EXERCISE REQUIREMENTS: Reproduce the listing below without any change.

DATASET SECTION:
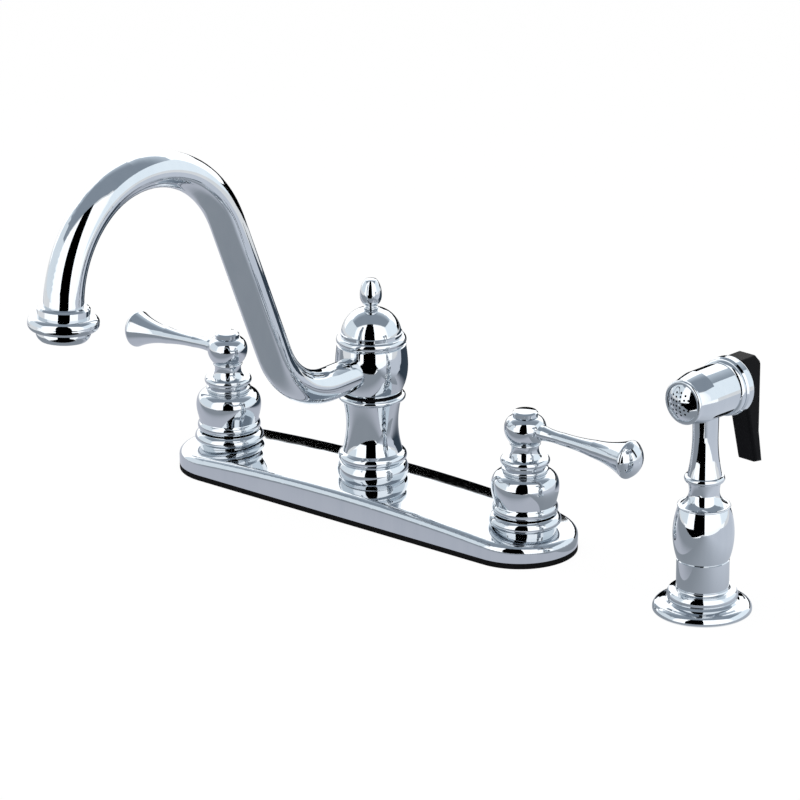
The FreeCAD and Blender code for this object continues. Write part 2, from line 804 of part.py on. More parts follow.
# ---------------------------------------------------------------- spout barrel, dome and finial
def spout_barrel():
    """Turning chrome barrel with its bore, its water ring and the tube's socket."""
    bore = bearing_r + running_gap
    widest = barrel_foot + barrel_widest
    ring_foot = barrel_ring_foot
    body = turned([
        (bore, barrel_foot), (barrel_foot_r - edge_break, barrel_foot),
        (barrel_foot_r, barrel_foot + edge_break),
        (barrel_r - 1.1, barrel_foot + barrel_widest * 0.45, barrel_r, widest,
         (barrel_r + barrel_top_r) / 2 + 0.2, (widest + ring_foot) / 2,
         barrel_top_r, ring_foot - 0.5),
        (barrel_groove_r, ring_foot), (barrel_groove_r, ring_foot + 0.5),
        (barrel_ring_r - 0.8, ring_foot + 0.5),
        (barrel_ring_r, (ring_foot + barrel_top) / 2 + 0.2, barrel_ring_r - 0.9, barrel_top - 0.2),
        (barrel_ring_r - 1.4, barrel_top), (crown_bore_r, barrel_top),
        (crown_bore_r, crown_floor), (bore, crown_floor)])
    water_foot = spout_level - water_ring_height / 2
    body = body.cut(rod(water_ring_r, water_foot, water_foot + water_ring_height))
    outside = Vector(0, -2 * barrel_r, spout_level)
    return body.cut(cross_rod(spout_tube_r, Vector(0, -spout_root, spout_level), outside))


def dome_cap():
    """Domed cap that closes the barrel."""
    low = barrel_top
    step_top = low + dome_step_height
    skirt_r = crown_bore_r - running_gap
    inner_r = dome_r - dome_wall
    bend = math.cos(math.radians(45))
    shell = turned([
        (skirt_r, low - dome_skirt_height), (skirt_r, low), (dome_step_r, low),
        (dome_step_r, step_top - 0.3), (dome_r, step_top),
        (dome_r * bend + dome_fullness, step_top + dome_height * bend, dome_top_r, dome_top),
        (finial_stud_r, dome_top), (finial_stud_r, dome_top - dome_wall - 1.0),
        (dome_top_r, dome_top - dome_wall - 1.0),
        (inner_r * bend + dome_fullness, step_top + (dome_height - dome_wall) * bend - 0.6,
         skirt_r - dome_skirt_wall, step_top),
        (skirt_r - dome_skirt_wall, low - dome_skirt_height)])
    return shell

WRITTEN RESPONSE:
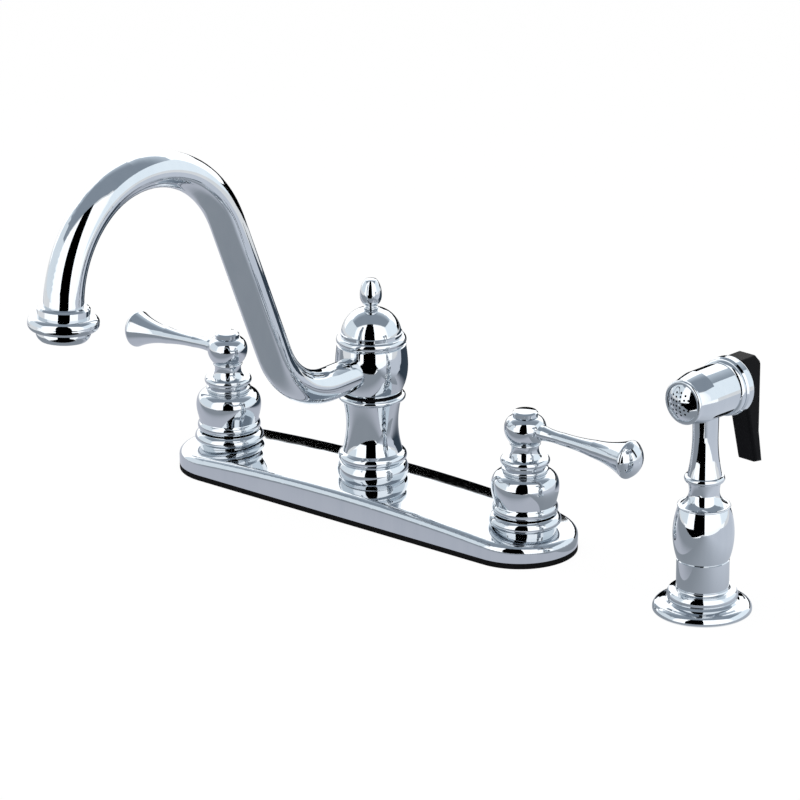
The FreeCAD and Blender code for this object continues. Write part 2, from line 804 of part.py on. More parts follow.
# ---------------------------------------------------------------- spout barrel, dome and finial
def spout_barrel():
    """Turning chrome barrel with its bore, its water ring and the tube's socket."""
    bore = bearing_r + running_gap
    widest = barrel_foot + barrel_widest
    ring_foot = barrel_ring_foot
    body = turned([
        (bore, barrel_foot), (barrel_foot_r - edge_break, barrel_foot),
        (barrel_foot_r, barrel_foot + edge_break),
        (barrel_r - 1.1, barrel_foot + barrel_widest * 0.45, barrel_r, widest,
         (barrel_r + barrel_top_r) / 2 + 0.2, (widest + ring_foot) / 2,
         barrel_top_r, ring_foot - 0.5),
        (barrel_groove_r, ring_foot), (barrel_groove_r, ring_foot + 0.5),
        (barrel_ring_r - 0.8, ring_foot + 0.5),
        (barrel_ring_r, (ring_foot + barrel_top) / 2 + 0.2, barrel_ring_r - 0.9, barrel_top - 0.2),
        (barrel_ring_r - 1.4, barrel_top), (crown_bore_r, barrel_top),
        (crown_bore_r, crown_floor), (bore, crown_floor)])
    water_foot = spout_level - water_ring_height / 2
    body = body.cut(rod(water_ring_r, water_foot, water_foot + water_ring_height))
    outside = Vector(0, -2 * barrel_r, spout_level)
    return body.cut(cross_rod(spout_tube_r, Vector(0, -spout_root, spout_level), outside))


def dome_cap():
    """Domed cap that closes the barrel."""
    low = barrel_top
    step_top = low + dome_step_height
    skirt_r = crown_bore_r - running_gap
    inner_r = dome_r - dome_wall
    bend = math.cos(math.radians(45))
    shell = turned([
        (skirt_r, low - dome_skirt_height), (skirt_r, low), (dome_step_r, low),
        (dome_step_r, step_top - 0.3), (dome_r, step_top),
        (dome_r * bend + dome_fullness, step_top + dome_height * bend, dome_top_r, dome_top),
        (finial_stud_r, dome_top), (finial_stud_r, dome_top - dome_wall - 1.0),
        (dome_top_r, dome_top - dome_wall - 1.0),
        (inner_r * bend + dome_fullness, step_top + (dome_height - dome_wall) * bend - 0.6,
         skirt_r - dome_skirt_wall, step_top),
        (skirt_r - dome_skirt_wall, low - dome_skirt_height)])
    return shell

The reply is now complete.